2009年09月26日 | ルチャリブレ

 ずいぶん更新を滞らせてしまいまして申し訳ありませんでした。言い訳がましいのですがなかなか腰を落ち着けてブログを書こうと思える環境ではなかったので、ハイ。

 今回は久々に映画レビューなんかでご機嫌を伺おうと思い、用意したのはなんと“仮面貴族”ミル・マスカラスの最新作『MIL MASCARAS VS THE AZTEC MUMMY』(07)です。まだ映画作ってたんですね、マスカラス。

            
              
 
 ここ数ヶ月の間にとある街で吸血事件が多発していた。有名レスラーであり政府のエージェントであるマスカラスは早速地元警官と調査に乗り出す。事件は古代アステカ遺跡を中心にして起こっており、その遺跡の中には古代アステカ王朝を再興させようと企むカルト集団の手によってによって蘇った邪悪なパワーを持つ古代の吸血鬼がいた。マスカラスの行動に気付いた吸血鬼は彼を亡き者にしようと次々と配下の吸血鬼を送り込むが次々と失敗、ついに吸血鬼はマスカラスの友人である科学者の娘を人質に取って遺跡に誘い込む。果たしてマスカラスの運命は…?

            
            

 これまで数多くのルチャ映画を観てきたが、この作品は映画としてよく出来ている!というのが素直な感想。超自然的なパワーを持つ敵に腕力で挑み勝っちゃうのはいつものパターンだが、ヒーロー映画としてみればこれ以上痛快なモノもないだろう。さすがはアメリカ映画というべきか、どんなチンケな題材でも「映画」として成立させてしまう手腕には感服だ。

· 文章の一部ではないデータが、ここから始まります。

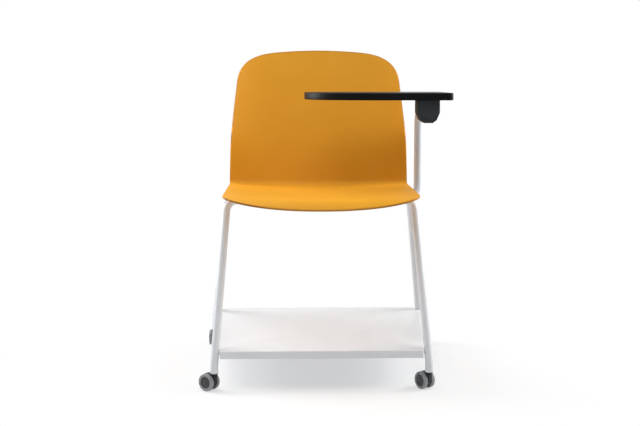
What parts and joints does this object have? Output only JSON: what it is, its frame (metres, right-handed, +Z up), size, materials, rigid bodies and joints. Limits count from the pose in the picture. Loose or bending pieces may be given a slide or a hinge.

 この作品を観て思ったのは「製作者、相当ルチャ映画好きなんだろうな」という事。アステカミイラ女吸血鬼、と聞けばルチャ映画のお約束。彼らを扱った作品がどれほどあることか。この作品でもマスカラスは、ちゃんと対戦相手に偽装したミイラと闘い、色仕掛けを武器に襲い掛かる女吸血鬼たちと闘った。そして『ROBOT VS THE AZTEC MUMMY』(57)『THE SHIP OF MONSTERS』(59)(これはルチャ映画じゃないけど)のロボットをイメージさせるデザインの人型ロボットまでも登場となればもうこれは完璧に「ルチャ映画マニア」以外の何者でもない。

 過去のルチャ映画では問題点だったアクションシーンも今作ではバッチリ改善されていた。
 かつてはスピード感もなくただ黙々と殴り合っていただけの殺陣もレスラーらしい技(ヘッドシザースやクローズラインなど)がキチンと織り込まれ、パワフルかつスピーディーな物となっていて格段の進化を遂げていたのだ。これも編集や受け手のスタントマンの技量によるものであろう。

            
            
 
 ルチャ映画といえば当然ルチャドールが付き物。この作品ではイホ・デル・サントがマスカラスのパートナーとして試合シーンのみ登場する。かつては親父さんの映画に子分役で出演していたのに今では立場が逆…時代の流れを感じますなぁ。
 他にもブルー・デモンJrドスカラスニュートロンなどの著名ルチャドールやこの映画限定のインチキ覆面レスラーたちがが顔を見せており、最後の対ミイラ軍団のシーンで華を添えています。みんなマスカラスの一声で集まったんでしょうね。

            

 この作品にはかつてのNWA世界ヘビー級王者であるハーリー・レイスが、マスカラス&サントの試合の解説者という心憎い役で特別出演をしている。マスカラスのオファーなんでしょうか?思い出しますね、レイスVSマスカラスのNWA戦。

            


 というわけで、この『MIL MASCARAS VS.THE AZTEC MUMMY』、近年稀にみる傑作でした…ってそれはルチャ映画ファンからの視点でしょうに。
 でもこれぐらいのクオリティーなら日本でもDVDレンタルされていても不思議じゃないと思いますけどね。ただこれを観て「マスカラスの映画、面白いじゃん」と思われても困りますけど。他の作品はこれよりもっとヒドいものばかりですから。過去の作品を何十本も観た後にこの作品を観れば良さがきっとわかりますって。